Michael Ledeen is one of those who is pushing the idea that Iran is the central figure in this war:
No one should have any lingering doubts about what's going on in the Middle East. It's war, and it now runs from Gaza into Israel, through Lebanon and thence to Iraq via Syria. There are different instruments, ranging from Hamas in Gaza to Hezbollah in Syria and Lebanon and on to the multifaceted "insurgency" in Iraq. But there is a common prime mover, and that is the Iranian mullahcracy, the revolutionary Islamic fascist state that declared war on us 27 years ago and has yet to be held accountable.

[...]

Notice also that over the weekend there was a "security summit" in Tehran, involving all of Iraq's neighbors, at which Iran's moonbat President Mahmoud Ahmadinejad made one of his trademark understatements about Israel. "The existence of this regime will bring nothing but suffering and misery for people in the region," he mildly commented, and then said that the anger of the people might soon "lead to a vast explosion that will know no boundaries."

Sounds to me like he knew something before the rest of us. As well he should, because Iran has been quite busy in Lebanon of late. The Lebanese Tourism Ministry’s Research Center announced an amazing statistic in early July: in the first six months of the year, 60,888 Iranian tourists visited Lebanon.

[...]

The only way we are going to win this war is to bring down those regimes in Tehran and Damascus, and they are not going to fall as a result of fighting between their terrorist proxies in Gaza and Lebanon on the one hand, and Israel on the other. Only the United States can accomplish it.

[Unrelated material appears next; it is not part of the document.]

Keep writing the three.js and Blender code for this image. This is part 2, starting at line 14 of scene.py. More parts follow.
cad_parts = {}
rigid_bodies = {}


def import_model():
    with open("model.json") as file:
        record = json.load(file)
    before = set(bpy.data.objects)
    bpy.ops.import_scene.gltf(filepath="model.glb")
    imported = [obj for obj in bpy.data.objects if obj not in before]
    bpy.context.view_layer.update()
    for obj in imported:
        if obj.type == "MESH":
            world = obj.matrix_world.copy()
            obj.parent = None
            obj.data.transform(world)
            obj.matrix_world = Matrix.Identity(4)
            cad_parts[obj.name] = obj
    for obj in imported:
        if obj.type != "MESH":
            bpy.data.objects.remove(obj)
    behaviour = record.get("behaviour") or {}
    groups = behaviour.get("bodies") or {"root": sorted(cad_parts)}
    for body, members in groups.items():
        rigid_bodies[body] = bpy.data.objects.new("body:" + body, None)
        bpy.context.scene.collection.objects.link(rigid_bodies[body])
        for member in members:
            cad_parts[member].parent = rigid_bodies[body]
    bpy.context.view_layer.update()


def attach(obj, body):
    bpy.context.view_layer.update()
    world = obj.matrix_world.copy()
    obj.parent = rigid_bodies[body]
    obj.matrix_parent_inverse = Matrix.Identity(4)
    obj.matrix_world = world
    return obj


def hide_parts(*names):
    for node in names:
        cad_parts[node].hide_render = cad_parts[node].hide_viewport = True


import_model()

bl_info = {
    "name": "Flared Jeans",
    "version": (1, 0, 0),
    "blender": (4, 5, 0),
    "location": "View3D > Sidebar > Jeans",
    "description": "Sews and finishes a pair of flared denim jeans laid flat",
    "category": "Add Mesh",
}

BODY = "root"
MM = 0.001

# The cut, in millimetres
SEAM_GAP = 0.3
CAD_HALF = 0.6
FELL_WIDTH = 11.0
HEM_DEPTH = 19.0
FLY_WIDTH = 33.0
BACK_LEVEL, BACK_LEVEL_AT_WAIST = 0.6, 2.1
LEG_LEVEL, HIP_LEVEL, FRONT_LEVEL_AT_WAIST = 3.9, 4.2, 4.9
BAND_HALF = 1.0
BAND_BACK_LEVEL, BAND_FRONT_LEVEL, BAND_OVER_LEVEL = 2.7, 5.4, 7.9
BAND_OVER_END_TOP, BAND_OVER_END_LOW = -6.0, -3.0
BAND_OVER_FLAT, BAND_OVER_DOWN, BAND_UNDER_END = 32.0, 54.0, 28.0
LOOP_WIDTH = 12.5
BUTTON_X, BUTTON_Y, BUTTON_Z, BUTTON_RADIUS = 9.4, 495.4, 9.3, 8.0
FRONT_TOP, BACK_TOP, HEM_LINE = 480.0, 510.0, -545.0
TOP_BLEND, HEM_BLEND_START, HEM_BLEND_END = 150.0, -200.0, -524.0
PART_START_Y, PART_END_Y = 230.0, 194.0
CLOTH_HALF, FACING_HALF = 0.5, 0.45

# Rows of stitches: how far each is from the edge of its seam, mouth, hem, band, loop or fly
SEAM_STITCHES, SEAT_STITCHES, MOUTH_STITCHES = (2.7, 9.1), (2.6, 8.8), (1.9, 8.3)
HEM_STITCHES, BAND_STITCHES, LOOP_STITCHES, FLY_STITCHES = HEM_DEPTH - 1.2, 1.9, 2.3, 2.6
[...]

I tend to trust Ledeen's analysis over Perry's.

The direction this war heads will be known in the next few days. There has been talk that Syria might be attacked in the next 72 hours (via Israpundit), though there are also efforts by the Israeli government to play down those rumors. More ominously, I think, the border between Gaza and Egypt has collapsed, and among those streaming into the Palestinian pseudo-state were Hamas "miltants". It may well be that the war in southern Israel will escalate before the war in the north.